Hanif juga menyinggung lemahnya manajemen lingkungan di PT ASP. “Termasuk manajemen lingkungannya belum dia miliki sehingga kondisi lingkungannya tidak terlalu baik untuk yang berada di PT ASP ini di Pulau Manuran,” sorotnya.
PT KSM Buka Lahan di Luar Izin, Langgar Persetujuan
Lebih lanjut, Hanif juga mengungkapkan temuan yang terjadi di tambang yang dikelola PT Kawei Sejahtera Mining (KSM) di Pulau Kawei. Ia menyebut, perusahaan itu justru membuka lahan seluas 5 hektare yang luar izin Persetujuan Penggunaan Kawasan Hutan (PPKH).
Ia menegaskan, pembukaan lahan melebihi izin PPKH tersebut adalah aktivitas yang melanggar dan akan segera ditindak.
“Ada kegiatan bukaan lahan yang melebihi dari lokasi pinjam pakai kawasan hutan yang tentu ini melanggar persetujuan lingkungan,” tandas Hanif.
Kegiatan Eksplorasi PT MRP Dihentikan
Tak hanya itu, dalam kesempatan itu Hanif juga menegaskan bahwa aktivitas PT Mulia Raymond Perkasa (MRP) di Pulau Manyaifun dan Batang Pele masih dalam tahap eksplorasi. Namun, kegiatan tersebut telah dihentikan oleh Kementerian LH.
“Kegiatannya baru di dalam kegiatan eksplorasi, jadi ada pemasangan kegiatan titik-titik board pada 10 titik,” terang Hanif.
“Kita telah menghentikan kegiatan eksplorasi yang dilakukan di PT MRP untuk menghentikan kegiatannya lebih lanjut. Karena kegiatannya belum berdampak terlalu ini, kita hanya menghentikan saja karena belum ada aktivitas apa-apa,” tambahnya.

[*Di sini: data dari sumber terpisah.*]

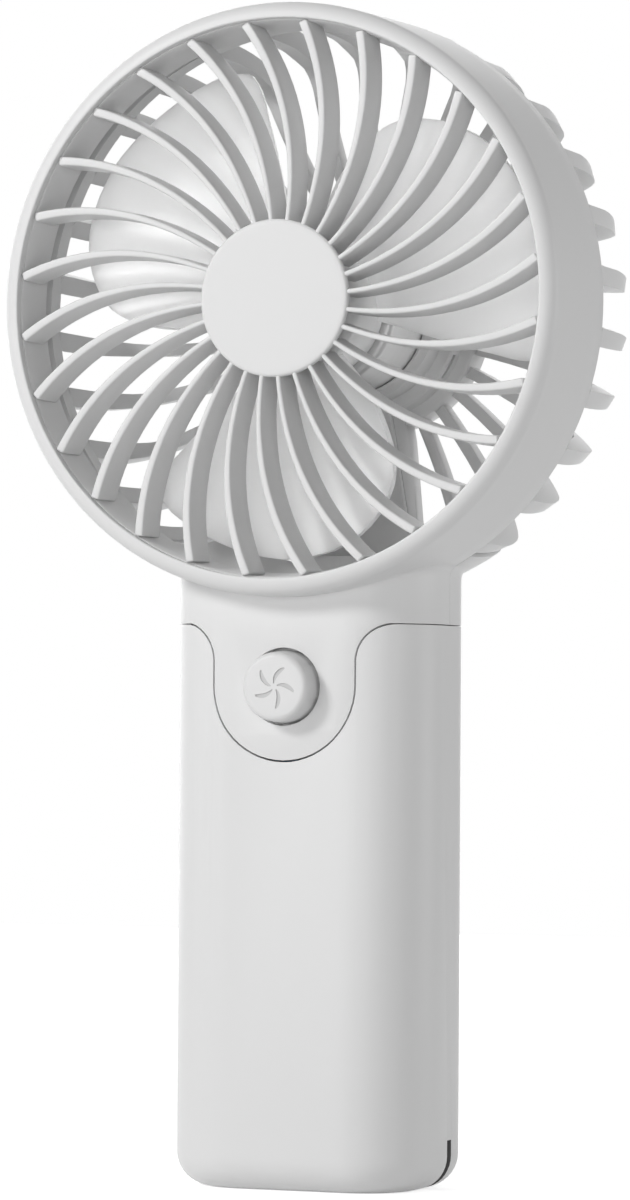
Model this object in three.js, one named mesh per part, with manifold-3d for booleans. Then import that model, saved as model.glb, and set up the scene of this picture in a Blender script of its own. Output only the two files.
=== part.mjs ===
// Handheld battery fan: round head with a spiral grille, three-blade impeller, push button, flat-based grip
// Millimetres. X is right, Y is back, Z is up. The origin is the middle of the flat base.

import * as THREE from 'three';
import { mergeVertices } from 'three/addons/utils/BufferGeometryUtils.js';
import Module from 'manifold-3d';

const wasm = await Module();
wasm.setup();

// Driving dimensions of the whole fan
const cellRadius = 9.2;        // the battery cell that the grip closes round
const cellLength = 65;
const cellMargin = 5.8;        // from the cell to the grip's front and back, on average
const gripSpread = 22.6;       // how much wider the grip is than its cell
const gripCorner = 12;
const rimRadius = 44.3;        // outside of the head at the split between its shells
const lipFront = 20.4;         // front of the lip, ahead of the split
const neckRise = 3.3;          // from the sleeve's top edge to the bottom of the head
const boardHeight = 12.6;
const wall = 1.8;              // sleeve wall
const seam = 0.15;             // clearance between moulded pieces
const seat = 0.2;              // clearance of a piece in its seat
const cellGap = 0.2;           // clearance round the cell and its tabs
const runningGap = 0.5;        // clearance round what turns
const overrun = 3;             // how far a cutting shape runs past what it cuts

// The stack in the grip, from the floor up: chassis, tab, cell, tab, bulkhead, board
const sleeveFloor = 2;
const chassisFloorWall = 1.05;
const tabThickness = 0.3;
const bulkheadThickness = 1;
const chassisFloorTop = sleeveFloor + seam + chassisFloorWall;
const bottomTabBottom = chassisFloorTop + cellGap;
const bottomTabTop = bottomTabBottom + tabThickness;
const cellBottom = bottomTabTop + cellGap;
const cellTop = cellBottom + cellLength;
const topTabBottom = cellTop + cellGap;
const topTabTop = topTabBottom + tabThickness;
const bulkheadBottom = topTabTop + seat;
const bulkheadTop = bulkheadBottom + bulkheadThickness;
const boardBottom = bulkheadTop + seat;
const boardTop = boardBottom + boardHeight;
const gripTop = boardTop;      // top edge of the grip sleeve
const gripDepth = 2 * (cellRadius + cellMargin);
const gripWidth = 2 * cellRadius + gripSpread;
const headHeight = gripTop + neckRise + rimRadius;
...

Temuan-temuan terkini atas aktivitas pertambangan di Raja Ampat tersebut, kata Hanif, menunjukkan bahwa pengawasan tambang di pulau-pulau kecil perlu diperketat, dan kewenangan pemberian izin harus dikaji ulang secara sistemik.
“Persetujuan lingkungan mestinya kita tinjau kembali atau kita mungkin pertimbangkan memberikannya bila mana teknologi penanganannya tidak kita kuasai atau kemampuan kita untuk merehabilitasi tidak mampu,” tegasnya.